The Rev. Amos Brown seconds the call for the Berkeley task force to do its research with care. He is the chair of San Francisco’s National Association for the Advancement of Colored People, and sits on both the city and state reparations committees. Brown thinks the ultimate way to achieve educational equity is reparations in the form of properly funded schools.

“Make all schools first-class, that’s all—and spend the money to do it,” Brown said. “The San Francisco schools on the east side are underfunded. The proof of the pudding will be in the outcomes.”

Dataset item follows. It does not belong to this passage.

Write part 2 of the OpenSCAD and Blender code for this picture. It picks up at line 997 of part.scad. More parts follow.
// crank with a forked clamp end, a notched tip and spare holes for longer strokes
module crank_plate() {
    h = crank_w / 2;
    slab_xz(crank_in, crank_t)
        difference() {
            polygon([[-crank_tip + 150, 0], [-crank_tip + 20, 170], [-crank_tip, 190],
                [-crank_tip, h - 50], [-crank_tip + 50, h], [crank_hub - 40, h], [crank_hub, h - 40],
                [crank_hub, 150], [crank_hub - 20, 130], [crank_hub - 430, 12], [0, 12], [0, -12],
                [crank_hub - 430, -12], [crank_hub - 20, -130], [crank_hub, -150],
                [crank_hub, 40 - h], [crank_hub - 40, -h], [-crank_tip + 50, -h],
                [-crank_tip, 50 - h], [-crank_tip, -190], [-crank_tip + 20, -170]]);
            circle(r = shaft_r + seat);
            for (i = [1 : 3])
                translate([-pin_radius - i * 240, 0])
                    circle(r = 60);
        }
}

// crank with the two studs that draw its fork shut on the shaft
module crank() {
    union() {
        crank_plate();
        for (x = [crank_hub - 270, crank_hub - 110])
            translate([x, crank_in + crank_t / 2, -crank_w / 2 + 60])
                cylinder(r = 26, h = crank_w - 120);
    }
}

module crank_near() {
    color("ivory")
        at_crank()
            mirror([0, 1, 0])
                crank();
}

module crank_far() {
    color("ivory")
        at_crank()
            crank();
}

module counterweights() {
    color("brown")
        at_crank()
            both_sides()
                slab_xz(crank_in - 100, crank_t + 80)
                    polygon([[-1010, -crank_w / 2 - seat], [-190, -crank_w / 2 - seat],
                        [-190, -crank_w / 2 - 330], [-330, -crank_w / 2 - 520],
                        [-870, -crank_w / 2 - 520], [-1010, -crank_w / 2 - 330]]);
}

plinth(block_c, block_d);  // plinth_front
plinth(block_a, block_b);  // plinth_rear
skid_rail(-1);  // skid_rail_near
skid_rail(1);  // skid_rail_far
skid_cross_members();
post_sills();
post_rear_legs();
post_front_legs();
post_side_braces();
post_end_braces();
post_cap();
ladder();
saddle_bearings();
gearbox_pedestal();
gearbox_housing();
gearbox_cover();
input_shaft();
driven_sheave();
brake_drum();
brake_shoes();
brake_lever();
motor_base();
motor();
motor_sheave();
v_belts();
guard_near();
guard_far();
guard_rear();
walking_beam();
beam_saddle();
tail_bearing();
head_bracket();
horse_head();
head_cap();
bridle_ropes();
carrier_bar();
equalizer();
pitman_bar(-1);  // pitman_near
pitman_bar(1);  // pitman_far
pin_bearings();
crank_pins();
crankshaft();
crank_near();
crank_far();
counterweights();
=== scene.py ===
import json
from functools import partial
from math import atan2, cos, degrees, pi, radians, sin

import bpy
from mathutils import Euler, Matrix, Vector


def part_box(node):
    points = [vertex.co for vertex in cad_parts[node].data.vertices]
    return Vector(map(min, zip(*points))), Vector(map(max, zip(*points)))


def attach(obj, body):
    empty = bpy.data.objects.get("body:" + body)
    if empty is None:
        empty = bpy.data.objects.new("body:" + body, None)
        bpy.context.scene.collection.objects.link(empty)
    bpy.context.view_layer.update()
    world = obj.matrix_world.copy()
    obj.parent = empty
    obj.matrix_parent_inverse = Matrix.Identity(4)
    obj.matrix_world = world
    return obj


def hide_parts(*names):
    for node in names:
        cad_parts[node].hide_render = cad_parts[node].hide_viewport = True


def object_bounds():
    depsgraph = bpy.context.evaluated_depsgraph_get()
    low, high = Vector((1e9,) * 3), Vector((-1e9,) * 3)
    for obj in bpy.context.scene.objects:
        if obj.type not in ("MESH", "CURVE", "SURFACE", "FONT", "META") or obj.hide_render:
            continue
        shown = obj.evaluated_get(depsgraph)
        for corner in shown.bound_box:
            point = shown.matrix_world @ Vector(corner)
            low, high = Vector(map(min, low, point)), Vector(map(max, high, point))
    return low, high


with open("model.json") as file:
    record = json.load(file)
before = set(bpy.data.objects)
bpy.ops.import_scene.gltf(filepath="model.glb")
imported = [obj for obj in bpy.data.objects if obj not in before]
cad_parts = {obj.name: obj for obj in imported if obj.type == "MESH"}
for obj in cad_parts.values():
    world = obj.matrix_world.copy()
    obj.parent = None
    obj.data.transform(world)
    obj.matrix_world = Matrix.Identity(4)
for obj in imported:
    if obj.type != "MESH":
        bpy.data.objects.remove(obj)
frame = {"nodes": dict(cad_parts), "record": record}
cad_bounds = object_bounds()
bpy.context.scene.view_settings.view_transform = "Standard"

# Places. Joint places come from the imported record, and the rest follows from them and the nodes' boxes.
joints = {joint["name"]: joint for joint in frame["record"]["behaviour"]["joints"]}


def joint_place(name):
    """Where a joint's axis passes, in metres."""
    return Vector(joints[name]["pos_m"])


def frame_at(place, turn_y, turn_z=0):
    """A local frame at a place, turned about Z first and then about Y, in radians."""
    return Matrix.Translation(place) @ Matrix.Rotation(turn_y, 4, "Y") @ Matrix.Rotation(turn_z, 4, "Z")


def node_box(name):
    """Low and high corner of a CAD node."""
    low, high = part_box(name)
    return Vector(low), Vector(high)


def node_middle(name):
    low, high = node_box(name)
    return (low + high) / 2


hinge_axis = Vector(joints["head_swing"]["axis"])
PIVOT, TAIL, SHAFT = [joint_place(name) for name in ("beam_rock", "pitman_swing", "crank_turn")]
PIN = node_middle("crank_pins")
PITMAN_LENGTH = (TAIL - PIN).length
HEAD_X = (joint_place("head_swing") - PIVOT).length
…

Vice President Kamala Harris attended Thousand Oaks Elementary School through Berkeley's voluntary busing program. | Jane Tyska/Digital First Media/East Bay Times via Getty Images

California’s task force proposed adding Black students to the state’s school funding formula, which could net hundreds of millions of dollars. Among its other suggestions were eliminating racial bias in standardized testing, offering free tuition to California colleges and universities and systemically reviewing disciplinary records. 

In its draft report, San Francisco’s task force called for the San Francisco Unified School District to establish an Afrocentric K-12 school, commit to pathways for Black students, invest in recruiting Black educators, create partnerships to end the “school-to-prison pipeline” and distribute funding for schools in disrepair, among several recommendations specific to education. 

“Although we have made progress in our efforts to reach each and every SFUSD student, we know that there are still persistent gaps in access, experiences and outcomes of our Black students in our district, city and country,” said spokesperson Laura Dudnick in an email.

Whether other school districts will follow suit remains to be seen. But advocates say that in every jurisdiction over the years, decisions were made that harmed Black residents traced back to slavery in the United States.   

“Every institution has been impacted by the enslavement of African people,” Babitt said. “Every institution in America has its role to play in atoning for these harms. That’s what reparations is about. 

“Why not Berkeley?” she asked. “Why not now?”